With drawdown, you can take what you want, when you want. You have complete flexibility. Your money remains invested, and you can buy a guaranteed lifetime income at some later point if you want.

But your money is at risk. If you make poor investment decisions, markets perform badly, you take too much income or live longer than you expected, your money could run out.

There are other issues to take into account, but the fundamental question is whether you prefer the flexibility of drawdown or the certainty of a guaranteed income for life? Or you can combine these products. Perhaps the best of both worlds?

Can I protect my income against inflation?

Inflation can reduce the real value of your income over time so it’s worth considering an option that increases your income each year. For example, in 2008 a pint of beer cost £2.30 and a fish supper £2.43!

Most products providing a guaranteed income for life have options to automatically increase your annuity income each year by a set percentage or by linking to a measure of inflation such as the Consumer Price Index.

Bear in mind that adding one of these options will reduce your initial income (though your income will increase in the future).

What happens when I die?

There are different ways to protect your loved ones.

A guaranteed income for life pays you a regular income for the rest of your life. When you die your payments will stop, but you can add options to protect your loved ones after you pass away.

These are the main options you can add:

Dependant's income. Some or all of the income you were receiving continues to be paid to a spouse, civil partner or someone financially dependent on you, if you die before them.

Guarantee period. This means the income payments will continue for a set period from 0 to 30 years. For example: if you choose a 10-year guaranteed period, and die after 5 years, a further 5 years’ income would still be paid.

Value protection. This provides a lump sum to a beneficiary or your estate when you die. The amount paid depends on the percentage you protect and how much income has been paid when you die. If you choose 100% value protection, the purchase price would be returned minus income payments made to the date of your death.

Each option comes at a cost. You can use the annuity comparison service provided by HUB Financial Solutions to see the potential financial impact of each option and weigh up what suits you best.

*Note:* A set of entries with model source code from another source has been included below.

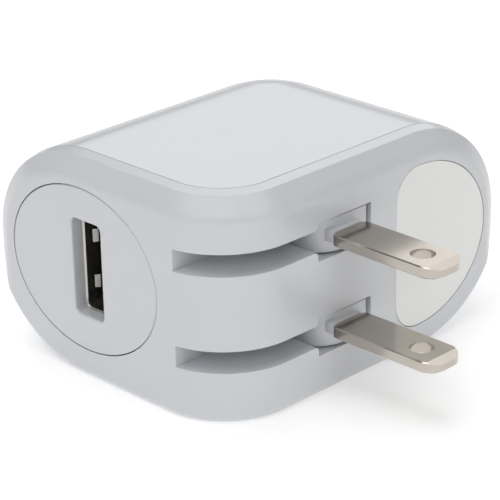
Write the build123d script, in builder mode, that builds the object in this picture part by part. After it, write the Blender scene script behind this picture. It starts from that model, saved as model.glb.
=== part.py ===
"""USB wall charger with two folding blades.

Millimetres, +Z up. The origin is the centre of the flat underside. The plug face, with
the blades and the rating label, faces +X. The USB face looks along -Y. The other two
sides are rounded over. At rest the blades stand out along +X, and they fold about one
upright axis until they lie in the two slots that wrap round the front corner.
"""
from build123d import *
import os

# Casing
body_width = 44.6  # along X
body_length = 53.0  # along Y
body_height = 30.5
end_depth = 17.0  # how far each rounded-over end runs in from its tip
corner_radius = 10.6  # upright corner between the USB face and the plug face
wall = 1.8  # rear shell
face_wall = 2.0  # behind the USB face and the plug face
seam_offset = 3.15  # from either face back to the joint between the shells
seam_gap = 0.12  # shadow line of the joint
lip_depth = 1.8  # the front shell's lip behind the joint
lip_wall = 1.0
lip_clearance = 0.05

x_face = body_width / 2
y_face = -body_length / 2
z_mid = body_height / 2
end_x = end_depth - x_face  # centre of the rounded end at -X
end_y = -y_face - end_depth  # centre of the rounded end at +Y

# Rim of the front shell: a narrow sloping strip, a crease, then a steeper band that dies out
# in the lower half of the rounded ends, where a small rounding takes its place
foot_radius = 1.1
band_depth = 1.85  # from the face back to the crease
band_drop = 3.0  # from the casing's side in to the flat of the face
strip_width = 1.3
strip_drop = 0.4  # measured down the band
band_radius = 3.5

# Blades and the slots that take them
blade_spacing = 12.7
blade_width = 6.35
blade_thickness = 1.5
blade_tip_x = 39.75
blade_hole_x = 35.25
blade_hole_radius = 1.6
blade_corner_radius = 2.3
blade_bevels = ((1, 1.3, 0.45), (-1, 0.4, 0.15))  # side, length, depth
blade_edge = 0.15  # broken edge along the long sides
blade_root_x = 22.85  # shoulders, just outside the carrier
blade_root_radius = 0.7
neck_width = 4.4
tail_width = 3.2
tail_end = 3.0  # from the hinge back to the end of the neck
hinge_x = 17.4
hinge_y = -5.05
drum_radius = 4.6
drum_gap = 0.3  # between a drum and the roof and floor of its pocket
drum_corner_radius = 0.5
drum_edge_radius = 0.2
collar_reach = blade_root_x - 0.02 - hinge_x
collar_size = (5.2, 1.8)
collar_radius = 0.3
slot_wall_x = 13.2
slot_spacing = 13.1
slot_height = 3.0
slot_skin = 1.1
slot_corner_radius = 0.6  # where a slot opens into its pocket
pocket_width = 9.8
pocket_above = 2.4  # from the middle of a slot
pocket_below = 2.85
pocket_rib = 0.9
shaft_radius = 2.5
trunnion_radius = 1.5
trunnion_clearance = 0.05
notch_radius = 0.9  # detent notches in the shaft
notch_depth = 0.4
notch_half = 2.2
blade_mid = z_mid - 0.25
blade_heights = [blade_mid - blade_spacing / 2, blade_mid + blade_spacing / 2]
slot_heights = [blade_mid - slot_spacing / 2, blade_mid + slot_spacing / 2]
blade_names = ["lower_blade", "upper_blade"]

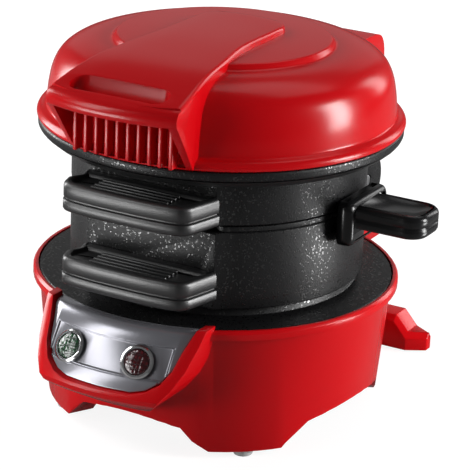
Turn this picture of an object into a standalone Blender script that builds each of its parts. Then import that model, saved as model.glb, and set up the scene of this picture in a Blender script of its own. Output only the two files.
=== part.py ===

What tax might be payable on my death?

In some circumstances, there’s no tax payable on benefits paid on death.

If you die before age 75
Income from a guaranteed income for life set up on a joint basis will be paid to your dependant or other nominated beneficiary tax-free for the rest of their life.

If you die within a guarantee period, the remaining income payments will pass tax-free to your dependant beneficiary then stop when the guarantee period ends.

Any lump sum payment due from a guarantee period or value protection will be paid tax-free up to the lump sum and death benefit allowance.

The lump sum and death benefit allowance is £1,073,100 less any tax-free lump sums you took when you were alive and any tax-free death benefit payments made when you die - such as a value protection lump sum. (NB if a tax -free death benefit is paid from a policy that was taken before 6 April 2024, this won’t count towards the allowance). Anything over the £1,073,100 allowance will be taxed at your beneficiary’s normal rate of income tax. If you have protection from the lifetime allowance, this amount may be higher.

If you die aged 75 or over
Income payment from any of the options payable on death are taxable at the marginal tax rate of the person receiving the income or lump sum. The marginal tax rate is the tax rate payable on the last pound of someone’s income.

Tax treatments may be subject to change in the future.